Spouting Rock Beach Ass’n
v.
Garcia,
104 R. I. 451, 460,
The question, then, is whether the inferential findings justified the trial justice’s legal conclusion that the death benefits, due under the Equitable certificate of insurance,
should be paid to Cora. Adelia argües that the enrollment card on which she was designated as beneficiary was the highest evidence of who Walter intended as his beneficiary; that it was his duty to know and learn its contents before he signed it; and that, even though he may have signed the card in ignorance of its character, the express terms of what he assented to should not be ignored absent evidence — and there is none here — thаt his assent was induced by fraud, misrepresentation, violence, undue influence or the like.
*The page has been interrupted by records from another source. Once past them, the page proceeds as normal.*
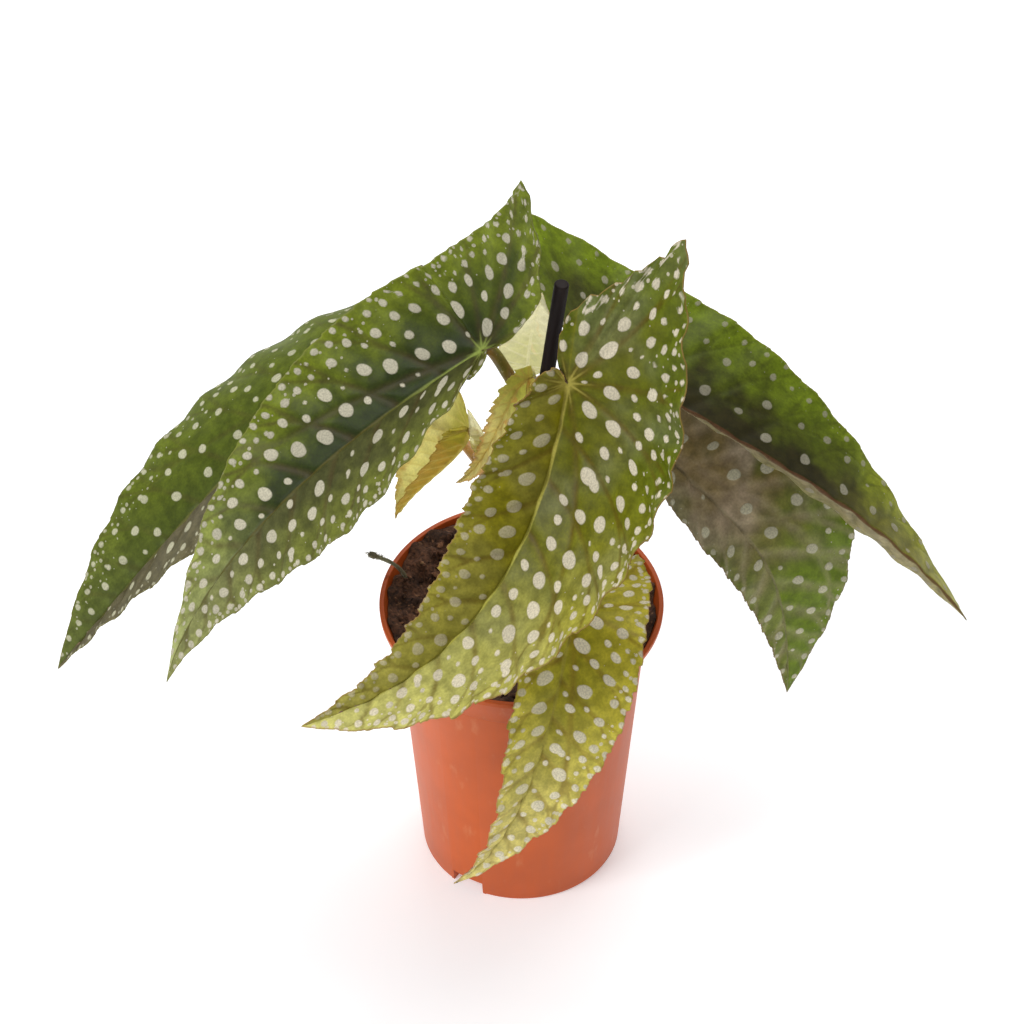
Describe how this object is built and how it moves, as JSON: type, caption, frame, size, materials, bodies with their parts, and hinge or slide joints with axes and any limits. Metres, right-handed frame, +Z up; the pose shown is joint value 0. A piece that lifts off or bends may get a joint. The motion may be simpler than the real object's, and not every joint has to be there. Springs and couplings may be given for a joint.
{
  "type": "potted polka dot begonia",
  "caption": "Cane begonia with long pointed, lopsided, white-spotted leaves, staked and rooted in soil in a round tapered plastic nursery pot; a house plant to stand on a flat surface.",
  "frame": {"origin": "centre of the flat underside of the pot, on the surface that the pot stands on", "axes": "+Z up the pot's axis, -Y towards the front of the plant, +X to the right seen from the front"},
  "size_m": [0.3875, 0.1951, 0.3749],
  "materials": {
    "pot_plastic": "injection-moulded terracotta-orange polypropylene, satin",
    "potting_soil": "loose damp peat with bark chips, matt",
    "stake_plastic": "extruded black plastic stick, satin",
    "dry_stalk": "dry fibrous stalk, matt",
    "cane": "fleshy green-brown stem, satin",
    "leaf_dark": "waxy dark green leaf with silver-white spots, satin",
    "leaf_silver": "grey-green leaf with a silvery sheen and white spots, satin",
    "leaf_olive": "waxy olive-green leaf with silver-white spots, satin",
    "leaf_young": "thin young cream-yellow leaf, satin",
    "stipule": "thin translucent cream sheath, satin"
  },
  "bodies": {
    "root": {"pot": "pot_plastic", "soil": "potting_soil", "stake": "stake_plastic", "twig": "dry_stalk", "cane_main": "cane", "cane_left": "cane", "leaf_left_upper": "leaf_dark", "leaf_left_rear": "leaf_dark", "leaf_right_upper": "leaf_dark", "leaf_right_lower": "leaf_silver", "leaf_front_upper": "leaf_olive", "leaf_front_lower": "leaf_olive", "leaf_young_left": "leaf_young", "leaf_young_middle": "leaf_young", "stipule_large": "stipule", "stipule_small": "stipule"}
  },
  "joints": []
}
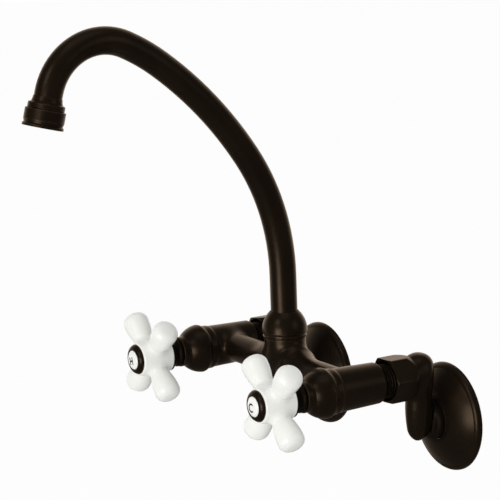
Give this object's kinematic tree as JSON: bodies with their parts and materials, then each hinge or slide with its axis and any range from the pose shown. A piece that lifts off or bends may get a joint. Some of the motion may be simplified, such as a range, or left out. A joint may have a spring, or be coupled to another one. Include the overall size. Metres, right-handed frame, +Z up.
{
  "type": "wall mount kitchen faucet",
  "caption": "Wall-mount bridge faucet with a tall swivelling gooseneck spout, porcelain cross handles and offset supply arms with round wall flanges.",
  "frame": {"origin": "on the finished wall, midway between the two valves, at the height of their axes", "axes": "+Z up, +Y into the wall, so that the faucet stands out along -Y, and +X towards the cold side"},
  "size_m": [0.2184, 0.2579, 0.3007],
  "materials": {
    "dark_bronze": "satin",
    "worn_bronze": "satin",
    "porcelain": "gloss",
    "white_enamel": "gloss",
    "mark_enamel": "satin",
    "brass": "machined",
    "seal_rubber": "matte",
    "white_nylon": "matte",
    "stainless": "brushed",
    "ceramic": "ground",
    "fibre_washer": "matte"
  },
  "bodies": {
    "body": {"faucet_body": "dark_bronze", "spout_nut": "dark_bronze", "spout_trim_ring": "worn_bronze", "spout_slip_ring": "white_nylon", "hot_bonnet": "dark_bronze", "hot_bonnet_ring": "dark_bronze", "hot_cartridge": "brass", "hot_cartridge_gasket": "seal_rubber", "hot_fixed_disc": "ceramic", "hot_seat_seal": "seal_rubber", "hot_coupling_nut": "dark_bronze", "hot_union_washer": "fibre_washer", "cold_bonnet": "dark_bronze", "cold_bonnet_ring": "dark_bronze", "cold_cartridge": "brass", "cold_cartridge_gasket": "seal_rubber", "cold_fixed_disc": "ceramic", "cold_seat_seal": "seal_rubber", "cold_coupling_nut": "dark_bronze", "cold_union_washer": "fibre_washer"},
    "spout": {"spout_tube": "dark_bronze", "spout_bush": "brass", "spout_seals": "seal_rubber", "tip_collar": "dark_bronze", "aerator_housing": "dark_bronze", "aerator_washer": "seal_rubber", "aerator_insert": "white_nylon", "aerator_screen": "stainless"},
    "hot_handle_group": {"hot_handle": "porcelain", "hot_handle_core": "dark_bronze", "hot_handle_screw": "stainless", "hot_index_ring": "dark_bronze", "hot_index_button": "white_enamel", "hot_index_mark": "mark_enamel", "hot_stem": "brass", "hot_stem_seals": "seal_rubber", "hot_stem_clip": "stainless", "hot_turning_disc": "ceramic"},
    "hot_arm_group": {"hot_offset_arm": "dark_bronze", "hot_flange": "dark_bronze"},
    "cold_handle_group": {"cold_handle": "porcelain", "cold_handle_core": "dark_bronze", "cold_handle_screw": "stainless", "cold_index_ring": "dark_bronze", "cold_index_button": "white_enamel", "cold_index_mark": "mark_enamel", "cold_stem": "brass", "cold_stem_seals": "seal_rubber", "cold_stem_clip": "stainless", "cold_turning_disc": "ceramic"},
    "cold_arm_group": {"cold_offset_arm": "dark_bronze", "cold_flange": "dark_bronze"}
  },
  "joints": [
    {"name": "spout_swivel", "type": "hinge", "parent": "body", "child": "spout", "pos_m": [0, -0.0776, 0.02], "axis": [0, 0, 1], "range_deg": [-110, 110]},
    {"name": "hot_handle_turn", "type": "hinge", "parent": "body", "child": "hot_handle_group", "pos_m": [-0.0762, -0.1, 0], "axis": [0, -1, 0], "range_deg": [0, 90]},
    {"name": "hot_arm_swivel", "type": "hinge", "parent": "body", "child": "hot_arm_group", "pos_m": [-0.0762, -0.035, 0], "axis": [0, -1, 0], "range_deg": [-94.6, 85.4]},
    {"name": "cold_handle_turn", "type": "hinge", "parent": "body", "child": "cold_handle_group", "pos_m": [0.0762, -0.1, 0], "axis": [0, 1, 0], "range_deg": [0, 90]},
    {"name": "cold_arm_swivel", "type": "hinge", "parent": "body", "child": "cold_arm_group", "pos_m": [0.0762, -0.035, 0], "axis": [0, 1, 0], "range_deg": [-94.6, 85.4]}
  ]
}
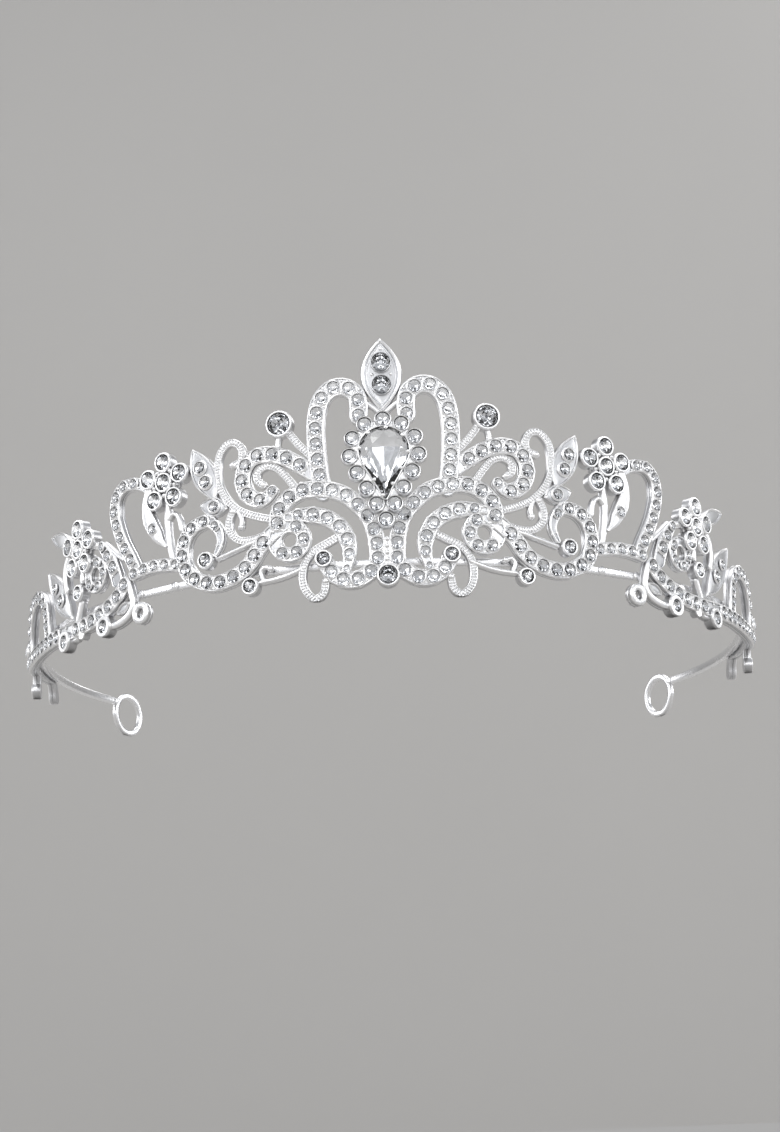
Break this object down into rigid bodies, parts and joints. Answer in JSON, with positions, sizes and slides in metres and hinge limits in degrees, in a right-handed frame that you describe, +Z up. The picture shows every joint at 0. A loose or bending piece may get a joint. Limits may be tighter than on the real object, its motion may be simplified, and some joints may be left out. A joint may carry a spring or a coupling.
{
  "type": "bridal tiara",
  "caption": "Silver openwork tiara with a pear centre stone, scrolls, flowers and leaves on a horseshoe headband that ends in two pin rings.",
  "frame": {"origin": "middle of the footprint, on the surface that the tiara stands on", "axes": "+Z up, the front faces -Y, +X towards the viewer's right when the front is seen"},
  "size_m": [0.1622, 0.1348, 0.0543],
  "materials": {
    "silver_plate": "bright silver plate over cast alloy, softly polished",
    "clear_crystal": "clear, faceted"
  },
  "bodies": {
    "root": {"headband": "silver_plate", "centre_casting": "silver_plate", "pear_setting": "silver_plate", "end_ring_left": "silver_plate", "shoulder_casting_left": "silver_plate", "tail_casting_left": "silver_plate", "end_ring_right": "silver_plate", "shoulder_casting_right": "silver_plate", "tail_casting_right": "silver_plate", "pear_stone": "clear_crystal", "finial_stone_lower": "clear_crystal", "finial_stone_upper": "clear_crystal", "pendant_stone": "clear_crystal", "ball_stone_left": "clear_crystal", "border_stone_left": "clear_crystal", "foot_stone_left": "clear_crystal", "ring_stone_left": "clear_crystal", "flower_one_centre_stone_left": "clear_crystal", "flower_one_petal_stone_1_left": "clear_crystal", "flower_one_petal_stone_2_left": "clear_crystal", "flower_one_petal_stone_3_left": "clear_crystal", "flower_one_petal_stone_4_left": "clear_crystal", "flower_one_petal_stone_5_left": "clear_crystal", "flower_two_centre_stone_left": "clear_crystal", "flower_two_petal_stone_1_left": "clear_crystal", "flower_two_petal_stone_2_left": "clear_crystal", "flower_two_petal_stone_3_left": "clear_crystal", "flower_two_petal_stone_4_left": "clear_crystal", "flower_two_petal_stone_5_left": "clear_crystal", "drop_stone_front_left": "clear_crystal", "drop_stone_back_left": "clear_crystal", "stalk_stone_left": "clear_crystal", "tail_stone_left": "clear_crystal", "ball_stone_right": "clear_crystal", "border_stone_right": "clear_crystal", "foot_stone_right": "clear_crystal", "ring_stone_right": "clear_crystal", "flower_one_centre_stone_right": "clear_crystal", "flower_one_petal_stone_1_right": "clear_crystal", "flower_one_petal_stone_2_right": "clear_crystal", "flower_one_petal_stone_3_right": "clear_crystal", "flower_one_petal_stone_4_right": "clear_crystal", "flower_one_petal_stone_5_right": "clear_crystal", "flower_two_centre_stone_right": "clear_crystal", "flower_two_petal_stone_1_right": "clear_crystal", "flower_two_petal_stone_2_right": "clear_crystal", "flower_two_petal_stone_3_right": "clear_crystal", "flower_two_petal_stone_4_right": "clear_crystal", "flower_two_petal_stone_5_right": "clear_crystal", "drop_stone_front_right": "clear_crystal", "drop_stone_back_right": "clear_crystal", "stalk_stone_right": "clear_crystal", "tail_stone_right": "clear_crystal"}
  },
  "joints": []
}
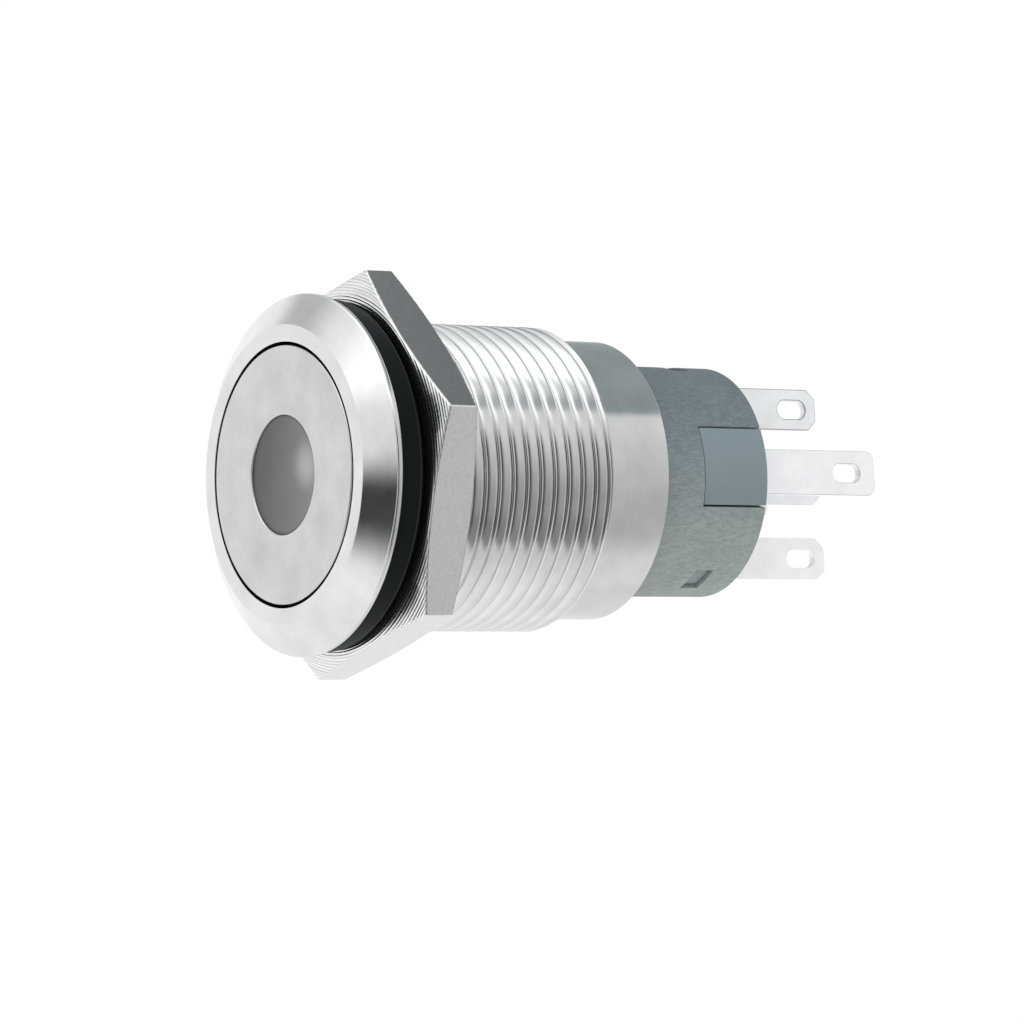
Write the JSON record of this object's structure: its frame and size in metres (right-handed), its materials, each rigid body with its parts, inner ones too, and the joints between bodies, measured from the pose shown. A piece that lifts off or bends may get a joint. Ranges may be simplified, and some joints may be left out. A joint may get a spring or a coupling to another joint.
{
  "type": "anti-vandal push button",
  "caption": "Panel-mounted stainless push button with a lit dot, flat head, threaded barrel, hex nut, gasket and solder blades on a round contact block.",
  "frame": {"origin": "on the axis, in the plane of the head's underside, which clamps the panel", "axes": "+Y runs along the axis from the head to the terminals, so the button faces -Y; +Z runs along the column of three blades, +X towards the key notch"},
  "size_m": [0.0248, 0.0402, 0.0242],
  "materials": {
    "stainless": "satin turned",
    "cap_steel": "fine turned rings",
    "nut_steel": "fine ground",
    "spring_steel": "drawn wire",
    "rubber": "matt",
    "lens": "translucent",
    "white_moulding": "moulded",
    "sleeve_moulding": "moulded with glass fibre",
    "base_moulding": "moulded, smoother than the sleeve",
    "silvered_brass": "silver plated",
    "contact_metal": "silver faced",
    "lamp_epoxy": "clear",
    "tinned_wire": "tinned",
    "resistor_body": "lacquered"
  },
  "bodies": {
    "housing": {"shell": "stainless", "panel_gasket": "rubber", "stem_seal": "rubber", "return_spring": "spring_steel", "contact_spring": "spring_steel", "contact_housing": "sleeve_moulding", "housing_seal": "rubber", "terminal_base": "base_moulding", "terminal_nc": "silvered_brass", "terminal_common": "silvered_brass", "terminal_no": "silvered_brass", "contact_nc": "contact_metal", "contact_no": "contact_metal", "lamp_terminal_plus": "silvered_brass", "lamp_terminal_minus": "silvered_brass", "lamp_holder": "white_moulding", "led_lamp": "lamp_epoxy", "lamp_lead_plus": "tinned_wire", "lamp_lead_minus": "tinned_wire", "lamp_resistor": "resistor_body"},
    "button": {"button_cap": "cap_steel", "dot_lens": "lens", "retaining_ring": "spring_steel", "plunger": "white_moulding", "moving_contact": "contact_metal"},
    "nut": {"hex_nut": "nut_steel"}
  },
  "joints": [
    {"name": "button_press", "type": "slide", "parent": "housing", "child": "button", "axis": [0, 1, 0], "range_m": [0, 0.0025], "stiffness_N_per_m": 1200, "springref_m": -0.0015, "deforming": ["return_spring", "contact_spring"]},
    {"name": "nut_travel", "type": "slide", "parent": "housing", "child": "nut", "axis": [0, 1, 0], "range_m": [0, 0.0375]}
  ]
}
The general principles invoked by Adelia, though subject to nuances, have long been settled.
Dante State Bank
v. Calenda, 56 R. I. 68,
In this case Cora invokes the unquestioned jurisdiction of equity to reform a written instrument.
Allen
v.
Brown,
6 R. I. 386, 396. That jurisdiction applies to insurance policies as well as to other agreements,
Ferla
v.
Commercial Casualty Ins. Co.,
74 R. I. 190, 195,
To warrant reformation it must appear that by reason of a mistake, common to "both pаrties, their agreement fails in some material respect correctly ■ to reflect their prior completed understanding.
Vanderford
v.
Kettelle,
75 R. I. 130, 142,
Here the undisputed evidence compellingly yields to the inference that the naming of Adelia, instead of Cora, as the beneficiary on the enrollment card was a mistake originating with the employer’s failure to ascertain who was the then existing designee. That mistake was sharеd by Walter who signed the enrollment card undoubtedly believing that it named Cora, and not Adelia, as his beneficiary. A substantially similar fact situation existed in
Prudential Ins. Co. of America
v.
Glasgow,
The defendant’s appeal is denied and dismissed, and the judgment appealed from is affirmed.